One does not get to the crater by bus; one gets to a shack selling drinks and various knick knacks and a stall hiring sticks intended to help one on ones way up the 800 metre lava dust track to the final destination. We did not invest in the sticks considering them more a hindrance than a help.

We made it eventually and Josephine’s comment on looking into the depths was, “is that what we struggled all the way up here for!!” Well there wasn’t any fire and brimstone to view!! Needless to say we did not circumnavigate the rim of the crater which is an option for the more intrepid walkers.

The buses allow just over an hour and a half to make the pilgrimage and this worked out about right;  35 minutes to get up, including rests on the strategically placed benches at the hairpins, and 25 down, avoiding ending up on ones backside on the volcanic shale, plus time for a well earned Peroni.

We were duly returned to the station where the driver informed us that the site of Herculaneum is only about a ten minute walk down the hill.

This time we had ensured that we had our passports and so saved ourselves the €11 each entry fee.

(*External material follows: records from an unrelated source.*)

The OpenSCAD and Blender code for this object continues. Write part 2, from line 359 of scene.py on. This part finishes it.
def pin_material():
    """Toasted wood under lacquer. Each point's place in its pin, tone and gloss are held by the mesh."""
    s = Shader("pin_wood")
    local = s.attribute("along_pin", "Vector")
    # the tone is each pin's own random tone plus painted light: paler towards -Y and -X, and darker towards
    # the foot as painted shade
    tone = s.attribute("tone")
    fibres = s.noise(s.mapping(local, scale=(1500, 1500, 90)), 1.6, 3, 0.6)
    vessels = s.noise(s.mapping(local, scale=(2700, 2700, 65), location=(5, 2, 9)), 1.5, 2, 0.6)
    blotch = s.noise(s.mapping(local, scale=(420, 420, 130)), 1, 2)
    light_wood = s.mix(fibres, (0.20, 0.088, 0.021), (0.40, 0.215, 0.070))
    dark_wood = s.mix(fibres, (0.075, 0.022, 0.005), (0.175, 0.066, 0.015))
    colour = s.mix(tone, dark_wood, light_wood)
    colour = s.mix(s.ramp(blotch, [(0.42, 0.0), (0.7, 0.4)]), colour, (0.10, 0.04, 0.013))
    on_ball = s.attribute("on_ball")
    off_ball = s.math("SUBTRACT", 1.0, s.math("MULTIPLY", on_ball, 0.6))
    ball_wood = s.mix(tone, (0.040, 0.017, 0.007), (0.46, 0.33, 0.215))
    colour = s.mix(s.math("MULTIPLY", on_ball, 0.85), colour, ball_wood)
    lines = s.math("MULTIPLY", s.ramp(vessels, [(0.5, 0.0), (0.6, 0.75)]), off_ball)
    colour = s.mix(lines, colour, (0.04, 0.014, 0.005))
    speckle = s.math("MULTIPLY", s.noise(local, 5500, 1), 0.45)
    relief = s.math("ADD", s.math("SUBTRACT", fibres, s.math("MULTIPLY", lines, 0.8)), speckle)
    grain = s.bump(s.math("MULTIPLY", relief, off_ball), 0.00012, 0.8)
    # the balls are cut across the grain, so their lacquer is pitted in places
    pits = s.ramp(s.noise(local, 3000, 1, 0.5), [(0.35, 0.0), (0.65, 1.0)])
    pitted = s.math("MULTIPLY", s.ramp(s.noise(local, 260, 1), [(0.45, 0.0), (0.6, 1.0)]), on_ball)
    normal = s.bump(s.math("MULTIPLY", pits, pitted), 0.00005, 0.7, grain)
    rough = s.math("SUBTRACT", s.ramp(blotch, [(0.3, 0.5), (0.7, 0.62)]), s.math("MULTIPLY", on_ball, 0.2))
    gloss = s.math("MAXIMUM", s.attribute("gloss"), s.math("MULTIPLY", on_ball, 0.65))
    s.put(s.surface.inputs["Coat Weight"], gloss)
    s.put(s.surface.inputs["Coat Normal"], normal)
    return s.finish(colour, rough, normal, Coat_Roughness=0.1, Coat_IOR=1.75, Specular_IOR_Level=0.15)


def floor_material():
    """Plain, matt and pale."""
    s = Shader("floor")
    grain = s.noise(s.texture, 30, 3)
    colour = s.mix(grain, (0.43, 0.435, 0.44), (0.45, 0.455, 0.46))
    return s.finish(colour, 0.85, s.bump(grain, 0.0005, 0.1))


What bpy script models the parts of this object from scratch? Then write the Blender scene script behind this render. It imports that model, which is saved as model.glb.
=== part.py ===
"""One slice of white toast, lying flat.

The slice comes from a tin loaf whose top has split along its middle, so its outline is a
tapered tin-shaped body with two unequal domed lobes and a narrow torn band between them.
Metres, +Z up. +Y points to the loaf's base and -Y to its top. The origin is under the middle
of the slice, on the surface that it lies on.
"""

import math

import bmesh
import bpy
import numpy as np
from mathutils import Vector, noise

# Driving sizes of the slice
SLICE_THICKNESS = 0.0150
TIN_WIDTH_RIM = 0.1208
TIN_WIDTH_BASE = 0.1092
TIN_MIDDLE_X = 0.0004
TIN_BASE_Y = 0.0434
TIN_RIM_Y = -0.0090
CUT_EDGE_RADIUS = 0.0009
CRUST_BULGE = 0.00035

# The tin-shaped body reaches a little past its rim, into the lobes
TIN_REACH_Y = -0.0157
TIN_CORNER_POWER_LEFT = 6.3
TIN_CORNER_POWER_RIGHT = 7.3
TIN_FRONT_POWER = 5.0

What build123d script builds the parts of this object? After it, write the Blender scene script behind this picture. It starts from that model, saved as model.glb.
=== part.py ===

Mosaic decoration in the Neptune & Amphirite House

Taverna di Priapo

It is amazing to walk onto the site at roof top level and look down and see the ancient town laid out below.  It is nowhere near the size of Pompeii but, due to the manner of its submersion in a mud slide, two and three storey buildings remain standing as they were. The interiors are also better preserved and one can see the evidence of restoration work which was in progress from a previous earthquake.

One could have spent a day there but exhaustion set in after a couple of hours and I think we had covered the major works so we climbed our way back up to the station and train back to Sorrento.

For our last evening we went up market for dinner and settled on the Sedil Dominova where we ate inside and actually had tablecloths. The service and food were exceptional and we were serenaded by an Italian guitarist. An altogether well spent day.

Serenade

Next morning we were up and away and on the but to Naples and our flight back to Dublin.  The last view of the bay!!